» **INSTRUCTION**: Pick out each line containing the string "part" and copy it.

───── DATA SEGMENT

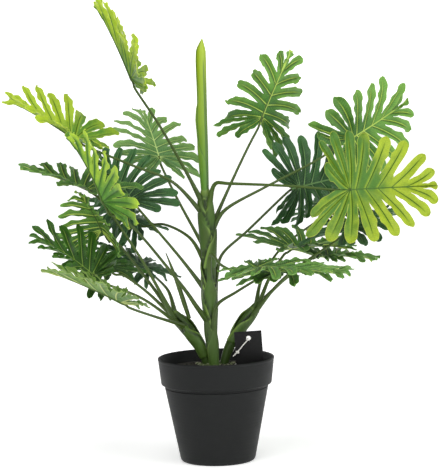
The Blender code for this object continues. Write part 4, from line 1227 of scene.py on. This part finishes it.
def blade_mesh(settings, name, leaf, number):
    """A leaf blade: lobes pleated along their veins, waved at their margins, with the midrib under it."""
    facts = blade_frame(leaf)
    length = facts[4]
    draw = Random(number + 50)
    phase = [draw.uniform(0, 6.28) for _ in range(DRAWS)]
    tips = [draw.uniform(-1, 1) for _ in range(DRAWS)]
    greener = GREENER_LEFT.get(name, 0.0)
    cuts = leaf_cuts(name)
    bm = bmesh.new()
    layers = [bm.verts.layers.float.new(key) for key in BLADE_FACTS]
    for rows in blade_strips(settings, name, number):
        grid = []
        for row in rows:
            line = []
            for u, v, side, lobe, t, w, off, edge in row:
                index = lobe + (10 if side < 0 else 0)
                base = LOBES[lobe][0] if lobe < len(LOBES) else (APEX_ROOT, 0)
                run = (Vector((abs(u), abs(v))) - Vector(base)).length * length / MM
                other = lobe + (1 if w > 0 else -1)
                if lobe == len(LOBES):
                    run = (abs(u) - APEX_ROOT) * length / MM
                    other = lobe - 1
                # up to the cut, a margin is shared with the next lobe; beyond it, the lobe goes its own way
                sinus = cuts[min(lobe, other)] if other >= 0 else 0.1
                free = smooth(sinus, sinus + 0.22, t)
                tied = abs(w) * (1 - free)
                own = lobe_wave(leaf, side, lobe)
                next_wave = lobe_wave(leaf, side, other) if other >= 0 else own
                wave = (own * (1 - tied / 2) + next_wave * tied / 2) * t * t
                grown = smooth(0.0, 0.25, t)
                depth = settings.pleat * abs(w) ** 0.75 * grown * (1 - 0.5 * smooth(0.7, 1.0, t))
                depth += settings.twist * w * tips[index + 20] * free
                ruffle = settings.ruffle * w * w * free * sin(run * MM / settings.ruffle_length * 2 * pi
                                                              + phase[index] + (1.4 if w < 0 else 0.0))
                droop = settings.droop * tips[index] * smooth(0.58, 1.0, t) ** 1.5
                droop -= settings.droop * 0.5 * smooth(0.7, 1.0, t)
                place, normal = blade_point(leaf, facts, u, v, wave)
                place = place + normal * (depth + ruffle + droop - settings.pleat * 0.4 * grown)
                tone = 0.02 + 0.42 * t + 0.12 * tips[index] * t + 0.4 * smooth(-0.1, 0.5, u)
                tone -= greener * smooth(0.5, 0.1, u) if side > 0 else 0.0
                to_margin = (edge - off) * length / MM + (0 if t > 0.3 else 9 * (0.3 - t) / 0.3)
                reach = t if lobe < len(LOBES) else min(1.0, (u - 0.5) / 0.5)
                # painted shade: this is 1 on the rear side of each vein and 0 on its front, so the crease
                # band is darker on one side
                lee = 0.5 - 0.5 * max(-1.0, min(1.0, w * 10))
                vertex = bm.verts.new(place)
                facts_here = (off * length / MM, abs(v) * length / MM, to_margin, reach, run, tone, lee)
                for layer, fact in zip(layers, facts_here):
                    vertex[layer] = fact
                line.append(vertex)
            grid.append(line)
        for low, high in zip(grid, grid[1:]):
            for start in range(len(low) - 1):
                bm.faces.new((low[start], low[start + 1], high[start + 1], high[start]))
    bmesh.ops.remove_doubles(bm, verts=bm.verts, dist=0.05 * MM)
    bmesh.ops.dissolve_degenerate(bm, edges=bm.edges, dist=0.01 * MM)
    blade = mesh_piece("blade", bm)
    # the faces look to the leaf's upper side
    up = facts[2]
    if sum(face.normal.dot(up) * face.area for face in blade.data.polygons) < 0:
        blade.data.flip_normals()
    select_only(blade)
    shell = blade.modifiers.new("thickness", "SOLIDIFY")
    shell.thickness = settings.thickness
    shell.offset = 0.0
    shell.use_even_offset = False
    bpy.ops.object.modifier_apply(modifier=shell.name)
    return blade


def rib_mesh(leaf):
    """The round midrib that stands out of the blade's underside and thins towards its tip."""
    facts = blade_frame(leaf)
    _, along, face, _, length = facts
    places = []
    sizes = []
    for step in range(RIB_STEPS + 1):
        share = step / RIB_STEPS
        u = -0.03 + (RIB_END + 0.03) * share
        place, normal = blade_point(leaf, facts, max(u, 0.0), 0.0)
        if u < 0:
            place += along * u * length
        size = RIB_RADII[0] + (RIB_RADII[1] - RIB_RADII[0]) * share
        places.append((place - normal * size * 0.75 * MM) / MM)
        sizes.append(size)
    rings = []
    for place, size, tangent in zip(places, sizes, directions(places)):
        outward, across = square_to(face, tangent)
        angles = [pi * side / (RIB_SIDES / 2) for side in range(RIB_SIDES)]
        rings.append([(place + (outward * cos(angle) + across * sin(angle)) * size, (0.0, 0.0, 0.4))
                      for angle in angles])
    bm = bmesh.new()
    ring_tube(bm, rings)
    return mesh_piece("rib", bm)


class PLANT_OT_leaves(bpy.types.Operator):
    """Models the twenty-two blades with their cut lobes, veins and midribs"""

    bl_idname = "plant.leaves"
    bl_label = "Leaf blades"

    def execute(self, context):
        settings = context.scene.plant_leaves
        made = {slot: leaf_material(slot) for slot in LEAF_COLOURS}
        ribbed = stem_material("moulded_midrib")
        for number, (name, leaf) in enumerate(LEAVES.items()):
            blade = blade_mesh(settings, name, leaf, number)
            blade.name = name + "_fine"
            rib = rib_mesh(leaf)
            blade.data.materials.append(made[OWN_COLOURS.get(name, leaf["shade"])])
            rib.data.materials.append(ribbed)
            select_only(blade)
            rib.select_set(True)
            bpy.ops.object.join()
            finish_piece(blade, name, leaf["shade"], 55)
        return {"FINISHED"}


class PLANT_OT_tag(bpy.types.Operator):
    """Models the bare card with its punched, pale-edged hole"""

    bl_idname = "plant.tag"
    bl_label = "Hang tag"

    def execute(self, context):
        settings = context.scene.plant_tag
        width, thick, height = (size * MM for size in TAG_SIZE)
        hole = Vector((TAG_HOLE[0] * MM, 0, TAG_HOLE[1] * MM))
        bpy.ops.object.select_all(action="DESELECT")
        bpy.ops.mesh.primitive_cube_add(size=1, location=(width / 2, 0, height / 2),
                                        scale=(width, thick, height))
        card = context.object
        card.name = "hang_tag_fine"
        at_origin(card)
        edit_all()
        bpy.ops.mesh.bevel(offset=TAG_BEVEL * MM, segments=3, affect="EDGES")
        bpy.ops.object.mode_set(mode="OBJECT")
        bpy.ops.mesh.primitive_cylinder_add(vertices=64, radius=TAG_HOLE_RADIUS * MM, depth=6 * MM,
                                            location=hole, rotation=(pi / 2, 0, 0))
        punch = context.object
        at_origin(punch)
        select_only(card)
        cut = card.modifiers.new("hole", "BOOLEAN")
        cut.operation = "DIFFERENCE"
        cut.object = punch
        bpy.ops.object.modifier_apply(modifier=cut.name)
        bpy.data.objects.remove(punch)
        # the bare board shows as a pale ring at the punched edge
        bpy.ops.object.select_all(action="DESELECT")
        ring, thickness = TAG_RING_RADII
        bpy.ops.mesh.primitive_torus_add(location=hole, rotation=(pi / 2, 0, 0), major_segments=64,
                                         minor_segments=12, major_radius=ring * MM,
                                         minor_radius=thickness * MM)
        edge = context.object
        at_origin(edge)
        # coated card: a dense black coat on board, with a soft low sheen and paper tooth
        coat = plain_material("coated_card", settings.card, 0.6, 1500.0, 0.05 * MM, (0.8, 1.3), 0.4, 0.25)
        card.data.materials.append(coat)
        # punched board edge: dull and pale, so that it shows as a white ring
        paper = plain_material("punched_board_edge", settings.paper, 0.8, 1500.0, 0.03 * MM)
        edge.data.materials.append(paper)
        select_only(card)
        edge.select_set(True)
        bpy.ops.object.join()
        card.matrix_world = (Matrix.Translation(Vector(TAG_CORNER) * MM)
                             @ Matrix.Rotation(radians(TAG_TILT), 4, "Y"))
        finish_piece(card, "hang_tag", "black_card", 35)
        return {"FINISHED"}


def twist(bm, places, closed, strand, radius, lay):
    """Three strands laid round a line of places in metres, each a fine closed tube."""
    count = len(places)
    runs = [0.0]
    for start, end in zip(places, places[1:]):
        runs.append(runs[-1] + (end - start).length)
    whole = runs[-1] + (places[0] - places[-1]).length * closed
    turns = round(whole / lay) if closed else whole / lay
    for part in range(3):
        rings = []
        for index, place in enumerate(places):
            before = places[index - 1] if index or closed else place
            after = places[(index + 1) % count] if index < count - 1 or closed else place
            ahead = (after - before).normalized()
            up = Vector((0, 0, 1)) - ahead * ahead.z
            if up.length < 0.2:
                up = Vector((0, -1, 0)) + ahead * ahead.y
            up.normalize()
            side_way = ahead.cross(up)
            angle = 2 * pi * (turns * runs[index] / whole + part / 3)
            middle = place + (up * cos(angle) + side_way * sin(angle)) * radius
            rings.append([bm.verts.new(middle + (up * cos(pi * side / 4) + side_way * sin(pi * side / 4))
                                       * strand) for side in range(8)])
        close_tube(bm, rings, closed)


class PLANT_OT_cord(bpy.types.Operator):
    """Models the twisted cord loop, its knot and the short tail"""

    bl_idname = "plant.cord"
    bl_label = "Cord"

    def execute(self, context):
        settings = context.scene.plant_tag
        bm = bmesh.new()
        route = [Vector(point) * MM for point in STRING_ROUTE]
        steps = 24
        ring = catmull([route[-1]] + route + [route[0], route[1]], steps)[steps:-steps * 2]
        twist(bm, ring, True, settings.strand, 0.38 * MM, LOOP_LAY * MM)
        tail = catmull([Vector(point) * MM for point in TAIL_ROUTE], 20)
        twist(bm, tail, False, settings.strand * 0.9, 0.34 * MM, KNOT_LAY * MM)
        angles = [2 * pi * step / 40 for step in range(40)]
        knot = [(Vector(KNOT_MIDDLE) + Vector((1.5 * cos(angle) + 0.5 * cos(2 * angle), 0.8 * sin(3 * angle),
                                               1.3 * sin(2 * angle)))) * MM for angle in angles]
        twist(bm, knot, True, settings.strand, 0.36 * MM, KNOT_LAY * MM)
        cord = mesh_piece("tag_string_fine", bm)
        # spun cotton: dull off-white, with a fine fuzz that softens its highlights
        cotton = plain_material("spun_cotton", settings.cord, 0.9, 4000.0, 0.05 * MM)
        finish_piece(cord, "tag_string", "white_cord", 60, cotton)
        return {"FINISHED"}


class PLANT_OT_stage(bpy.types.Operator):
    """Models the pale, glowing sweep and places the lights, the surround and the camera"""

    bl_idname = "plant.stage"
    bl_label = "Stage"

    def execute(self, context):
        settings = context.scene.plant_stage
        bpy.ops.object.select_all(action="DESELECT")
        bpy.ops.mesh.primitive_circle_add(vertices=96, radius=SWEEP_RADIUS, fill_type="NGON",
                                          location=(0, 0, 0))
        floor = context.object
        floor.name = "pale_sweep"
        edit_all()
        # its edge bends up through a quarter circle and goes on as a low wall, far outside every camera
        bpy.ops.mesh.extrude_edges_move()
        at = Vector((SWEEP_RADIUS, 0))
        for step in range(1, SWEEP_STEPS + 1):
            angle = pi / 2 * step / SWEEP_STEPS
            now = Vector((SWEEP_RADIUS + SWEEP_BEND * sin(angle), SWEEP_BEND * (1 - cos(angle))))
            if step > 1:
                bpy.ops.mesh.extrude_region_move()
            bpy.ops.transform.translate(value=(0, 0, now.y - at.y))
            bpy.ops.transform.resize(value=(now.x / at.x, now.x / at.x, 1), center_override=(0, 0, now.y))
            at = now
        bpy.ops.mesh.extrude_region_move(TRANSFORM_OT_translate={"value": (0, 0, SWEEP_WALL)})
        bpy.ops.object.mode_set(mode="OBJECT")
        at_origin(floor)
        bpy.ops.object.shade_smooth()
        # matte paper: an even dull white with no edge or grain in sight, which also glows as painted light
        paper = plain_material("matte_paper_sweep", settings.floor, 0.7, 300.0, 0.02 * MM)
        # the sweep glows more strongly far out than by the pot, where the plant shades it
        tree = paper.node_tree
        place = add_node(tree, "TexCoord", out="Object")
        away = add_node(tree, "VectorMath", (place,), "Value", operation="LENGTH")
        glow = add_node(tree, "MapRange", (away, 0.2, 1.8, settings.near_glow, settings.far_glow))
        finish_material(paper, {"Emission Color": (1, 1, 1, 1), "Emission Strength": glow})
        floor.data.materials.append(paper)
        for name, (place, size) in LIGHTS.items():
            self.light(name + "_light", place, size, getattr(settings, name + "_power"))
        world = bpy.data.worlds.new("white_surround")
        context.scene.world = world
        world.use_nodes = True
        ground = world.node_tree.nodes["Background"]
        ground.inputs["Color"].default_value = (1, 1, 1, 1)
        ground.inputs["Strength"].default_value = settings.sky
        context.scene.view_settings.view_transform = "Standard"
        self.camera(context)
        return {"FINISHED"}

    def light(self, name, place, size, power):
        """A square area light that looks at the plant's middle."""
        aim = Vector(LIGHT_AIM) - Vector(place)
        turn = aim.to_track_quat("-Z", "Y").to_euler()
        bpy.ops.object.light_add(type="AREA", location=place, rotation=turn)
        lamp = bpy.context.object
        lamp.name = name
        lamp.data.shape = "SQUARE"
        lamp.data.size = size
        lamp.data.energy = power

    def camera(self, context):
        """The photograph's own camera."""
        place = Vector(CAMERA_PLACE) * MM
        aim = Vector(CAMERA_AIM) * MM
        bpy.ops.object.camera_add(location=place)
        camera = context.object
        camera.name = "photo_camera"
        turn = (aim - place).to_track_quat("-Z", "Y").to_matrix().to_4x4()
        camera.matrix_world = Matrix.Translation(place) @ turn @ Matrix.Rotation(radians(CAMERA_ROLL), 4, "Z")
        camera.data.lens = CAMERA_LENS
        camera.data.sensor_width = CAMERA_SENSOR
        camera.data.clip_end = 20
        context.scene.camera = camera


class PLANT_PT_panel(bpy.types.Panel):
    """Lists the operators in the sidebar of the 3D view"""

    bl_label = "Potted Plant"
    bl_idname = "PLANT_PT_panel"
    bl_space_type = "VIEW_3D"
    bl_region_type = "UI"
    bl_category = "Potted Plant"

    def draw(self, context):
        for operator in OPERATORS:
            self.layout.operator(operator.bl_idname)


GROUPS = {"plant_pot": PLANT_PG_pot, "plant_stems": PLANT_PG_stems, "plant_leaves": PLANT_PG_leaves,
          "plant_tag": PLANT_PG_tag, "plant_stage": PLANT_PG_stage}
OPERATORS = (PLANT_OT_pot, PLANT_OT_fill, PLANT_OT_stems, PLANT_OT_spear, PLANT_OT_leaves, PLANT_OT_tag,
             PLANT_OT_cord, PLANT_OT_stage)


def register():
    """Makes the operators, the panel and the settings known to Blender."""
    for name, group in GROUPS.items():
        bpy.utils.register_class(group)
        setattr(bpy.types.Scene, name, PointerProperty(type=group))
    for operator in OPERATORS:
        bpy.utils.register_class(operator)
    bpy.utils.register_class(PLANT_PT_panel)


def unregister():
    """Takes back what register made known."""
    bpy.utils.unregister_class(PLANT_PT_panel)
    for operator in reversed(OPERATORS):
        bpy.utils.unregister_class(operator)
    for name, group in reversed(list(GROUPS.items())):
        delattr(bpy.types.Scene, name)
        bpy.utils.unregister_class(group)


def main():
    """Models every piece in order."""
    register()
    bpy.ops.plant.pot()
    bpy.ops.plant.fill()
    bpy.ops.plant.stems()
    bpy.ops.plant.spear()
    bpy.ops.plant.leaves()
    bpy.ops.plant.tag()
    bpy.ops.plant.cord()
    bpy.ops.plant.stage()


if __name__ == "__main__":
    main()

──────────

» **ANSWER TO THIS EXERCISE**:
The Blender code for this object continues. Write part 4, from line 1227 of scene.py on. This part finishes it.
    for part in range(3):
            angle = 2 * pi * (turns * runs[index] / whole + part / 3)